### Task requirements
Write down each entry again, exactly as it reads.

### Material shown

::::

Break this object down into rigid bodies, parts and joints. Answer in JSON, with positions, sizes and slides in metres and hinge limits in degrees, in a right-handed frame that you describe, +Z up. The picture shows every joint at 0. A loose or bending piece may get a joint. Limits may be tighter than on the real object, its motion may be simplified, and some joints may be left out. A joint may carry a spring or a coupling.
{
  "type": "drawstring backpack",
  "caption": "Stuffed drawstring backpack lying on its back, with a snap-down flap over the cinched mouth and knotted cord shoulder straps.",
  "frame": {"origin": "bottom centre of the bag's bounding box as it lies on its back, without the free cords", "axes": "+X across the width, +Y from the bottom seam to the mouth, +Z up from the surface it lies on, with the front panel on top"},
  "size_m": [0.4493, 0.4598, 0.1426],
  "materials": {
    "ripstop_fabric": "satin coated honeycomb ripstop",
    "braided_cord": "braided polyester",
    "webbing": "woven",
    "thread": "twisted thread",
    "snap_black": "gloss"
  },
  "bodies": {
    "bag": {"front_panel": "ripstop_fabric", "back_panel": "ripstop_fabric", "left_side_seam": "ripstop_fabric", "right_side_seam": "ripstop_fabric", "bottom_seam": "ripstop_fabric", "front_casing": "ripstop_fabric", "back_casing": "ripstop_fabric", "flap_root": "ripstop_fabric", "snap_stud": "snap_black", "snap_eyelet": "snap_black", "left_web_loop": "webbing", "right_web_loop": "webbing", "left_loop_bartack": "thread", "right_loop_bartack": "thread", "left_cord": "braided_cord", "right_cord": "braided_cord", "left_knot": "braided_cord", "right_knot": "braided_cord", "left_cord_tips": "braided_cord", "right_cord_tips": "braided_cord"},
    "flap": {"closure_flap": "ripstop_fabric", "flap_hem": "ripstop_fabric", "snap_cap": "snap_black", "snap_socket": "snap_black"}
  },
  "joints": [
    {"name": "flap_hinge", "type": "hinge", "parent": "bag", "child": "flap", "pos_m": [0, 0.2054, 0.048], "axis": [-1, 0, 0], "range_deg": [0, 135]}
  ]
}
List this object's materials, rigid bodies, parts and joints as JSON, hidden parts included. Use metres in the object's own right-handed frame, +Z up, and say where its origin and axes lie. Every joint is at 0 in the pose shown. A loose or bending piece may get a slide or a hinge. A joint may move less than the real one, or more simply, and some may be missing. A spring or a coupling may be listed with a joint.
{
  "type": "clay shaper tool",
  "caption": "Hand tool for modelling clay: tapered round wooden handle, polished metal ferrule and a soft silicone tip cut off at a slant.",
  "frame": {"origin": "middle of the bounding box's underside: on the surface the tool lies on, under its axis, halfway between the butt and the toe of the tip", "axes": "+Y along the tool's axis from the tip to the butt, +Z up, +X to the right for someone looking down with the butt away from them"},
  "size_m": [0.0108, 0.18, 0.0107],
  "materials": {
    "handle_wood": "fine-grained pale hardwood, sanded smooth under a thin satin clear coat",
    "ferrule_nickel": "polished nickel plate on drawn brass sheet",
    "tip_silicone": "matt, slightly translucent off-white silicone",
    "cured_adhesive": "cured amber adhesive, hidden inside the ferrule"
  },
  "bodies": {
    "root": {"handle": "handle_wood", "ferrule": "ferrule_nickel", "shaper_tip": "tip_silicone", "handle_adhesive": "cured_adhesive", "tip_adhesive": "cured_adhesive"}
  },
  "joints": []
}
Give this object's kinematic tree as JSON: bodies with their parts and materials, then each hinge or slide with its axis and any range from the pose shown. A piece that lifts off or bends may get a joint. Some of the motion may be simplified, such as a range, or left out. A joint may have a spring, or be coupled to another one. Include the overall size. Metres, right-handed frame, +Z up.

::::

### Full answer
Break this object down into rigid bodies, parts and joints. Answer in JSON, with positions, sizes and slides in metres and hinge limits in degrees, in a right-handed frame that you describe, +Z up. The picture shows every joint at 0. A loose or bending piece may get a joint. Limits may be tighter than on the real object, its motion may be simplified, and some joints may be left out. A joint may carry a spring or a coupling.
{
  "type": "drawstring backpack",
  "caption": "Stuffed drawstring backpack lying on its back, with a snap-down flap over the cinched mouth and knotted cord shoulder straps.",
  "frame": {"origin": "bottom centre of the bag's bounding box as it lies on its back, without the free cords", "axes": "+X across the width, +Y from the bottom seam to the mouth, +Z up from the surface it lies on, with the front panel on top"},
  "size_m": [0.4493, 0.4598, 0.1426],
  "materials": {
    "ripstop_fabric": "satin coated honeycomb ripstop",
    "braided_cord": "braided polyester",
    "webbing": "woven",
    "thread": "twisted thread",
    "snap_black": "gloss"
  },
  "bodies": {
    "bag": {"front_panel": "ripstop_fabric", "back_panel": "ripstop_fabric", "left_side_seam": "ripstop_fabric", "right_side_seam": "ripstop_fabric", "bottom_seam": "ripstop_fabric", "front_casing": "ripstop_fabric", "back_casing": "ripstop_fabric", "flap_root": "ripstop_fabric", "snap_stud": "snap_black", "snap_eyelet": "snap_black", "left_web_loop": "webbing", "right_web_loop": "webbing", "left_loop_bartack": "thread", "right_loop_bartack": "thread", "left_cord": "braided_cord", "right_cord": "braided_cord", "left_knot": "braided_cord", "right_knot": "braided_cord", "left_cord_tips": "braided_cord", "right_cord_tips": "braided_cord"},
    "flap": {"closure_flap": "ripstop_fabric", "flap_hem": "ripstop_fabric", "snap_cap": "snap_black", "snap_socket": "snap_black"}
  },
  "joints": [
    {"name": "flap_hinge", "type": "hinge", "parent": "bag", "child": "flap", "pos_m": [0, 0.2054, 0.048], "axis": [-1, 0, 0], "range_deg": [0, 135]}
  ]
}
List this object's materials, rigid bodies, parts and joints as JSON, hidden parts included. Use metres in the object's own right-handed frame, +Z up, and say where its origin and axes lie. Every joint is at 0 in the pose shown. A loose or bending piece may get a slide or a hinge. A joint may move less than the real one, or more simply, and some may be missing. A spring or a coupling may be listed with a joint.
{
  "type": "clay shaper tool",
  "caption": "Hand tool for modelling clay: tapered round wooden handle, polished metal ferrule and a soft silicone tip cut off at a slant.",
  "frame": {"origin": "middle of the bounding box's underside: on the surface the tool lies on, under its axis, halfway between the butt and the toe of the tip", "axes": "+Y along the tool's axis from the tip to the butt, +Z up, +X to the right for someone looking down with the butt away from them"},
  "size_m": [0.0108, 0.18, 0.0107],
  "materials": {
    "handle_wood": "fine-grained pale hardwood, sanded smooth under a thin satin clear coat",
    "ferrule_nickel": "polished nickel plate on drawn brass sheet",
    "tip_silicone": "matt, slightly translucent off-white silicone",
    "cured_adhesive": "cured amber adhesive, hidden inside the ferrule"
  },
  "bodies": {
    "root": {"handle": "handle_wood", "ferrule": "ferrule_nickel", "shaper_tip": "tip_silicone", "handle_adhesive": "cured_adhesive", "tip_adhesive": "cured_adhesive"}
  },
  "joints": []
}
Give this object's kinematic tree as JSON: bodies with their parts and materials, then each hinge or slide with its axis and any range from the pose shown. A piece that lifts off or bends may get a joint. Some of the motion may be simplified, such as a range, or left out. A joint may have a spring, or be coupled to another one. Include the overall size. Metres, right-handed frame, +Z up.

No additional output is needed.